I work in a Nursing Home and take care of 19 residents, all with different medical diagnoses and illnesses. Some have Alzheimer’s, some have cancer, some have had falls at home and they have caused them not to be able to live alone anymore. But every one of them has something in common; they are all loved by their caregivers. I help them wake up in the morning, brush their teeth, get them dressed, brush their hair, use the restroom, make sure they are properly bathed, help them eat, and anything else they may need in between.Β Besides helping them with things that we all do daily with no help at all, I support them emotionally. Many of my residents wonder why they need to be where they are, why their family never comes to see them, why they hurt all the time, and why they can’t just go home. It’s not easy hearing them say these things. It’s hard to explain the answers to their questions to them in a way that they will understand, and sometimes they just have to cry it out. Sometimes I’ll cry it out with them even.
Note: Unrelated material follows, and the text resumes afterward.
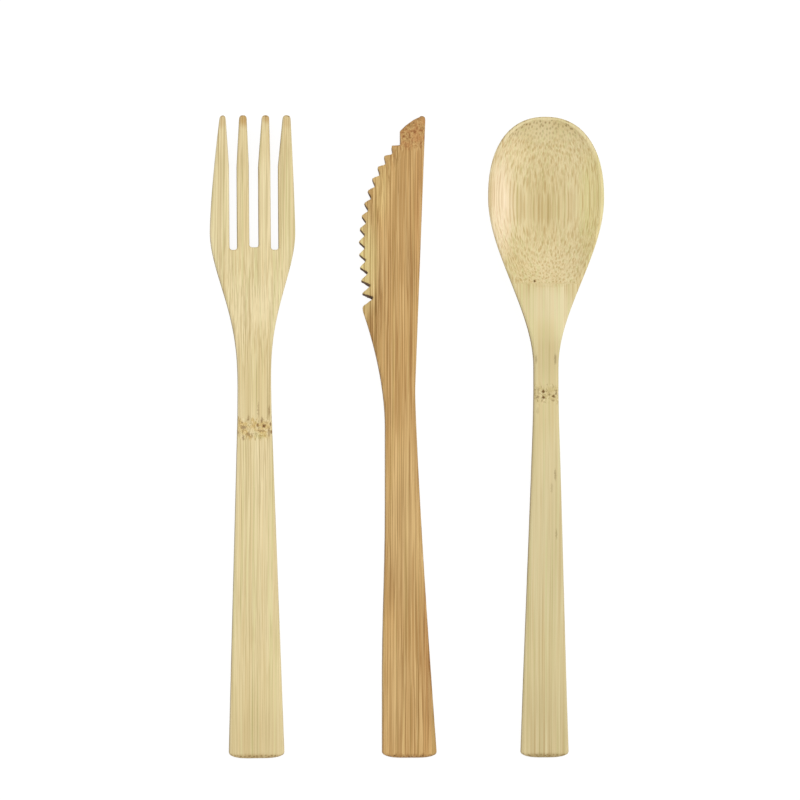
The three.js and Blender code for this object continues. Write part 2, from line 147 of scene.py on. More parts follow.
class Graph:
    """Short names for the nodes that a material is made of. An input is a value or an output."""

    def __init__(self, name):
        self.material = bpy.data.materials.new(name)
        self.material.use_nodes = True
        self.tree = self.material.node_tree
        self.tree.nodes.clear()

    def add(self, kind, inputs=None, **settings):
        node = self.tree.nodes.new(kind)
        for name, value in settings.items():
            setattr(node, name, value)
        for key, value in (inputs or {}).items():
            if isinstance(value, bpy.types.NodeSocket):
                self.tree.links.new(value, node.inputs[key])
            else:
                node.inputs[key].default_value = value
        return node

    def math(self, operation, first, second=0.0, third=0.0):
        inputs = {0: first, 1: second, 2: third}
        return self.add("ShaderNodeMath", inputs, operation=operation).outputs[0]

    def product(self, first, *others):
        for other in others:
            first = self.math("MULTIPLY", first, other)
        return first

    def swing(self, level, reach):
        """Turns a level from 0 to 1 into one that swings as far to either side of 0."""
        return self.math("MULTIPLY_ADD", level, reach, -0.5 * reach)

    def span(self, value, low, high, to_low=0.0, to_high=1.0):
        """Eases from one value to another while the input goes from low to high."""
        inputs = {"Value": value, "From Min": low, "From Max": high, "To Min": to_low, "To Max": to_high}
        node = self.add("ShaderNodeMapRange", inputs, interpolation_type="SMOOTHSTEP")
        return node.outputs["Result"]

    def fall(self, value, low, high, strength=1.0):
        """Eases from a strength down to nothing while the input goes from low to high."""
        return self.span(value, low, high, strength, 0.0)

    def join(self, x, y, z):
        return self.add("ShaderNodeCombineXYZ", {"X": x, "Y": y, "Z": z}).outputs[0]

    def parts(self, vector):
        node = self.add("ShaderNodeSeparateXYZ", {0: vector})
        return node.outputs["X"], node.outputs["Y"], node.outputs["Z"]

    def moved(self, vector, by):
        return self.add("ShaderNodeVectorMath", {0: vector, 1: by}, operation="ADD").outputs[0]

    def scaled(self, vector, by, then_move=(0.0, 0.0, 0.0)):
        inputs = {0: vector, 1: by, 2: then_move}
        return self.add("ShaderNodeVectorMath", inputs, operation="MULTIPLY_ADD").outputs[0]

    def noise(self, vector, grain, finer=1.0, shorter=1.0):
        """The level of a grain, which a look may make finer in X and Z and shorter in Y."""
        in_x, in_y, in_z = grain.per_mm
        vector = self.scaled(vector, (in_x * finer, in_y * shorter, in_z * finer), grain.start)
        inputs = {"Vector": vector, "Scale": 1.0, "Detail": grain.detail, "Roughness": grain.roughness,
                  "Distortion": grain.distortion}
        return self.add("ShaderNodeTexNoise", inputs, noise_dimensions="3D").outputs["Fac"]

    def cells(self, vector):
        """Distance to the nearest of points scattered in X and Y, and a share of each point's own."""
        inputs = {"Vector": vector, "Scale": 1.0, "Randomness": BUNDLE_SCATTER}
        node = self.add("ShaderNodeTexVoronoi", inputs, voronoi_dimensions="2D", feature="F1")
        own = self.add("ShaderNodeSeparateColor", {0: node.outputs["Color"]}).outputs[0]
        return node.outputs["Distance"], own

    def mix(self, share, first, second, blend="MIX"):
        """Mixes two colours. The colour sockets of Blender's mix node are its inputs 6 and 7."""
        inputs = {0: share, 6: first, 7: second}
        settings = {"data_type": "RGBA", "blend_type": blend, "clamp_factor": True}
        return self.add("ShaderNodeMix", inputs, **settings).outputs[2]

    def stain(self, share, colour, shade):
        """Darkens a colour by a shade, which is white where it does nothing."""
        return self.mix(share, colour, shade, "MULTIPLY")

    def ellipse(self, pixel, mark, core):
        """Falls from a mark's strength inside the core of its ellipse to nothing at its border."""
        by = (1 / mark.half_width, 1 / mark.half_height, 0.0)
        move = (-mark.column / mark.half_width, -mark.row / mark.half_height, 0.0)
        offset = self.scaled(pixel, by, move)
        away = self.add("ShaderNodeVectorMath", {0: offset}, operation="LENGTH").outputs["Value"]
        return self.fall(away, core, 1.0, mark.strength)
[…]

I want to share an experience I had recently with a friend. For his privacy, I will call him John. There were many of my other friends there, but John and I were not seeing eye to eye this night. I am not sure how my job got brought into the argument, but it did. John said to me, “And what do you do for a job? Wipe old people’s butts?” This offended me, and I said some things I will not repeat, but some things I will repeat. I replied, “I may wipe their butts when they need help, but I also hold many of their hands while they take their last breath, give them a shoulder to cry on when they need it, help them better understand their condition, all while keeping it together so they don’t suspect something else. I’d like to see you do that everyday!” It is not easy watching someone decline. Some may think it is easier because you don’t really know the person, but that’s the thing they don’t understand. I know all of my residents and I have a connection with each of them. I have so many days that consist of smiling and laughing with my residents at lunch, making jokes and asking questions about their earlier days. I could tell you their jobs, where they lived, their spouse and children’s names as well as what they do for jobs, almost anything! I love them all.

My residents are family to me, and I am family to them. I see them on their worst days and on their best days. I see them when they’re in great health and I see them when they are in poor health. It may seem like all I do is wipe their butts, but there is so much more to it that many people don’t see or know about unless they are there. It takes a special person to do what I do, and I am damn proud to be a Certified Nursing Assistant.